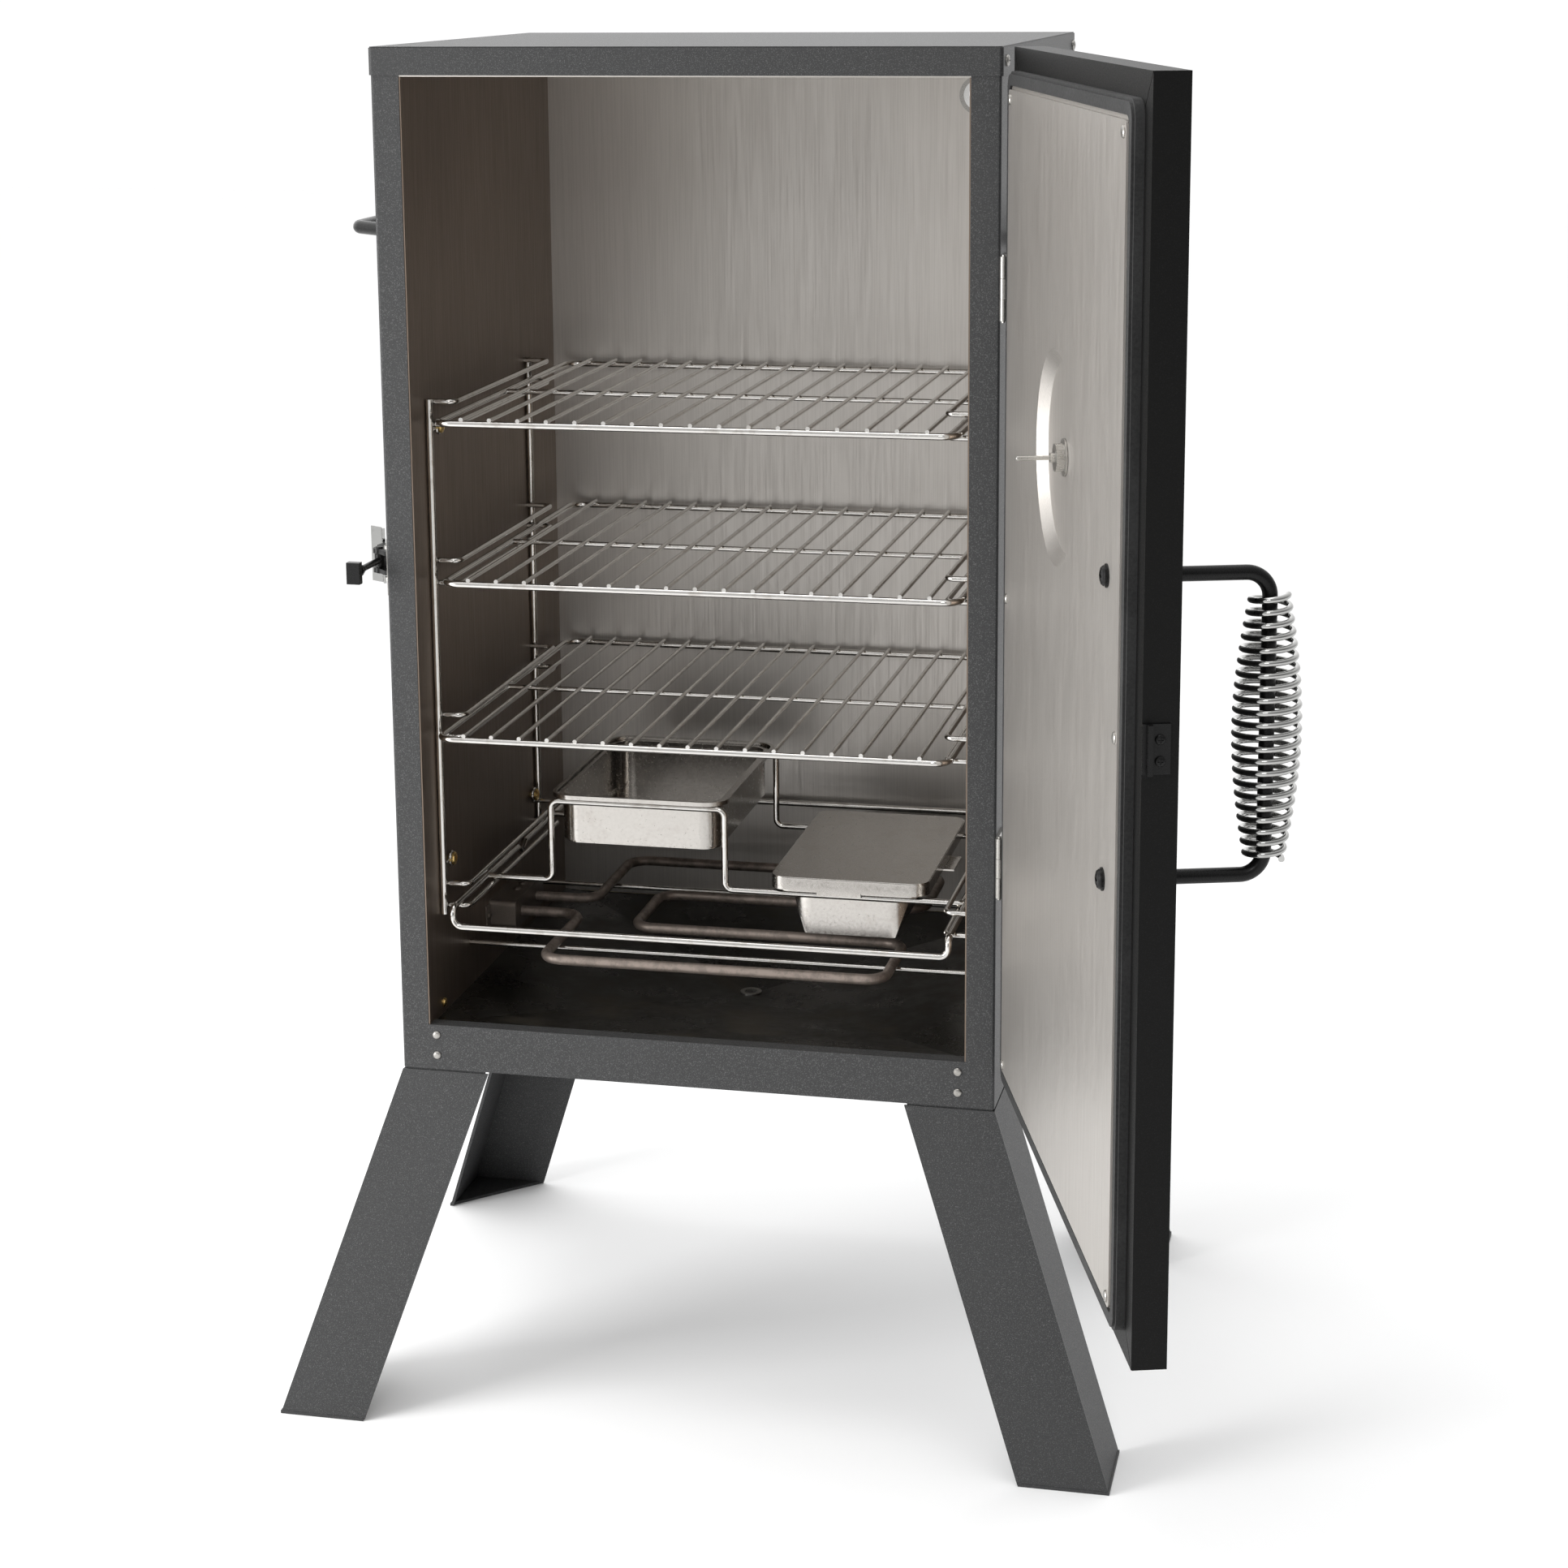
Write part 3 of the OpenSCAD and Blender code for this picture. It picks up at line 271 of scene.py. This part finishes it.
def make_looks():
    looks = {
        "body_paint": enamel("body_paint", (0.039, 0.0395, 0.040), (0.125, 0.125, 0.125)),
        "door_paint": enamel("door_paint", (0.0035, 0.0035, 0.0033), (0.010, 0.010, 0.010), 0.45,
                             gloss=0.14),
        "black_steel": enamel("black_steel", (0.006, 0.006, 0.006), (0.016, 0.016, 0.016), 0.28),
        "liner_steel": brushed("liner_steel", (0.53, 0.505, 0.475), (0.38, 0.34, 0.295), rough=0.42),
        # Side walls: the same stainless sheet as the back liner, given a darker, browner base colour;
        # this is painted shade and painted reflection, not a different metal
        "side_liner": brushed("side_liner", (0.21, 0.165, 0.13), (0.12, 0.09, 0.07), rough=0.4,
                              stained=0.6),
        "floor_enamel": floor_enamel("floor_enamel"),
        "wire_chrome": plated("wire_chrome", (0.60, 0.585, 0.56), (0.33, 0.29, 0.25), 0.14, 0.4),
        "fixing_steel": brushed("fixing_steel", (0.36, 0.35, 0.33), (0.24, 0.22, 0.19), (1, 1, 1),
                                0.3, 0.3),
        "brass": plated("brass", (0.70, 0.50, 0.20), (0.36, 0.24, 0.10), 0.28),
        "element_tube": element_tube("element_tube"),
        "bracket_steel": brushed("bracket_steel", (0.24, 0.21, 0.185), (0.09, 0.075, 0.06),
                                 (1, 1, 1), 0.42, 0.7),
        "black_plastic": moulded("black_plastic", (0.012, 0.012, 0.012), 0.45),
        "tray_steel": plated("tray_steel", (0.46, 0.44, 0.415), (0.36, 0.33, 0.30), 0.2, 0.3),
        "insulation": wool("insulation"),
        "seal": moulded("seal", (0.015, 0.015, 0.015), 0.8, 500),
        # The spring's chrome has a darker base colour than the other chrome: painted dark reflections,
        # the plating itself is brighter
        "bright_chrome": plated("bright_chrome", (0.44, 0.44, 0.43), (0.27, 0.265, 0.255), 0.08, 0.4),
        "dial_white": moulded("dial_white", (0.85, 0.84, 0.80), 0.45, 1200),
        "mark_black": moulded("mark_black", (0.015, 0.015, 0.015), 0.5),
        "needle_red": moulded("needle_red", (0.55, 0.03, 0.02), 0.35),
        "glass": glass("glass"),
    }
    slots = {row["node"]: row["material_slot"] for row in frame["record"]["subparts"]}
    for name, obj in frame["nodes"].items():
        obj.data.materials.clear()
        obj.data.materials.append(looks[slots[name]])
    return looks


# ---------------------------------------------------------------- pieces
def spring_grip(looks):
    """The wire grip round the door handle, as one true helix."""
    low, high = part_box("handle_spring")
    bulge = (high.x - low.x) / 2 - GRIP_WIRE_R - GRIP_END_R
    centre = (low + high) / 2
    height = high.z - low.z - 2 * GRIP_WIRE_R
    curve = bpy.data.curves.new("spring_grip", "CURVE")
    curve.dimensions = "3D"
    curve.bevel_depth = GRIP_WIRE_R
    curve.bevel_resolution = 4
    curve.use_fill_caps = True
    line = curve.splines.new("POLY")
    count = GRIP_TURNS * GRIP_STEPS_PER_TURN
    line.points.add(count)
    for i in range(count + 1):
        t = i / count
        r = GRIP_END_R + bulge * math.sin(math.pi * t)
        a = math.tau * GRIP_TURNS * t
        x, y = centre.x + r * math.cos(a), centre.y + r * math.sin(a)
        line.points[i].co = (x, y, low.z + GRIP_WIRE_R + t * height, 1)
    obj = bpy.data.objects.new("spring_grip", curve)
    bpy.context.scene.collection.objects.link(obj)
    # This chrome look has a darkened base colour: painted dark reflections
    curve.materials.append(looks["bright_chrome"])
    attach(obj, "door")
    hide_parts("handle_spring")


# ---------------------------------------------------------------- stage
def area_light(name, at, target, size, power):
    data = bpy.data.lights.new(name, "AREA")
    data.shape = "RECTANGLE"
    data.size, data.size_y = size
    data.energy = power
    obj = bpy.data.objects.new(name, data)
    obj.location = at
    obj.rotation_mode = "QUATERNION"
    obj.rotation_quaternion = (Vector(target) - Vector(at)).to_track_quat("-Z", "Y")
    bpy.context.scene.collection.objects.link(obj)


def make_world():
    """A white studio: brightest overhead, to the left and behind; plain white where it shows."""
    world = bpy.data.worlds.new("studio")
    world.use_nodes = True
    tree = world.node_tree
    coords = tree.nodes.new("ShaderNodeTexCoord")
    slope = tree.nodes.new("ShaderNodeVectorMath")
    slope.operation = "DOT_PRODUCT"
    slope.inputs[1].default_value = SKY_SLOPE
    level = tree.nodes.new("ShaderNodeMath")
    level.inputs[1].default_value = SKY_LEVEL
    shown = tree.nodes.new("ShaderNodeMix")
    shown.inputs["B"].default_value = SKY_SHOWN
    tree.links.new(coords.outputs["Generated"], slope.inputs[0])
    tree.links.new(slope.outputs["Value"], level.inputs[0])
    tree.links.new(level.outputs["Value"], shown.inputs["A"])
    tree.links.new(tree.nodes.new("ShaderNodeLightPath").outputs["Is Camera Ray"],
                   shown.inputs["Factor"])
    tree.links.new(shown.outputs["Result"], tree.nodes["Background"].inputs["Strength"])
    tree.nodes["Background"].inputs["Color"].default_value = (1, 1, 1, 1)
    bpy.context.scene.world = world


def make_stage():
    half = FLOOR_HALF
    mesh = bpy.data.meshes.new("floor")
    corners = [(-half, -half, 0), (half, -half, 0), (half, half, 0), (-half, half, 0)]
    mesh.from_pydata(corners, [], [(0, 1, 2, 3)])
    floor = bpy.data.objects.new("floor", mesh)
    bpy.context.scene.collection.objects.link(floor)
    m = Look("floor_paper", (0.93, 0.93, 0.93), rough=0.9, Specular_IOR_Level=0.0)
    soft = m.noise(2.5, 3)
    m.tint(m.ramp(soft, 0.4, 0.7), (0.92, 0.92, 0.92), amount=0.5)
    mesh.materials.append(m.mat)
    make_world()
    for name, (at, target, spread, watts) in LAMPS.items():
        area_light(name, at, target, spread, watts)
    bpy.context.scene.view_settings.view_transform = "Standard"


make_camera()
looks = make_looks()
spring_grip(looks)
make_stage()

---

### Set task
Which lines contain the word "scene"? Copy each one.

### The response
Write part 3 of the OpenSCAD and Blender code for this picture. It picks up at line 271 of scene.py. This part finishes it.
    bpy.context.scene.collection.objects.link(obj)
    bpy.context.scene.collection.objects.link(obj)
    bpy.context.scene.world = world
    bpy.context.scene.collection.objects.link(floor)
    bpy.context.scene.view_settings.view_transform = "Standard"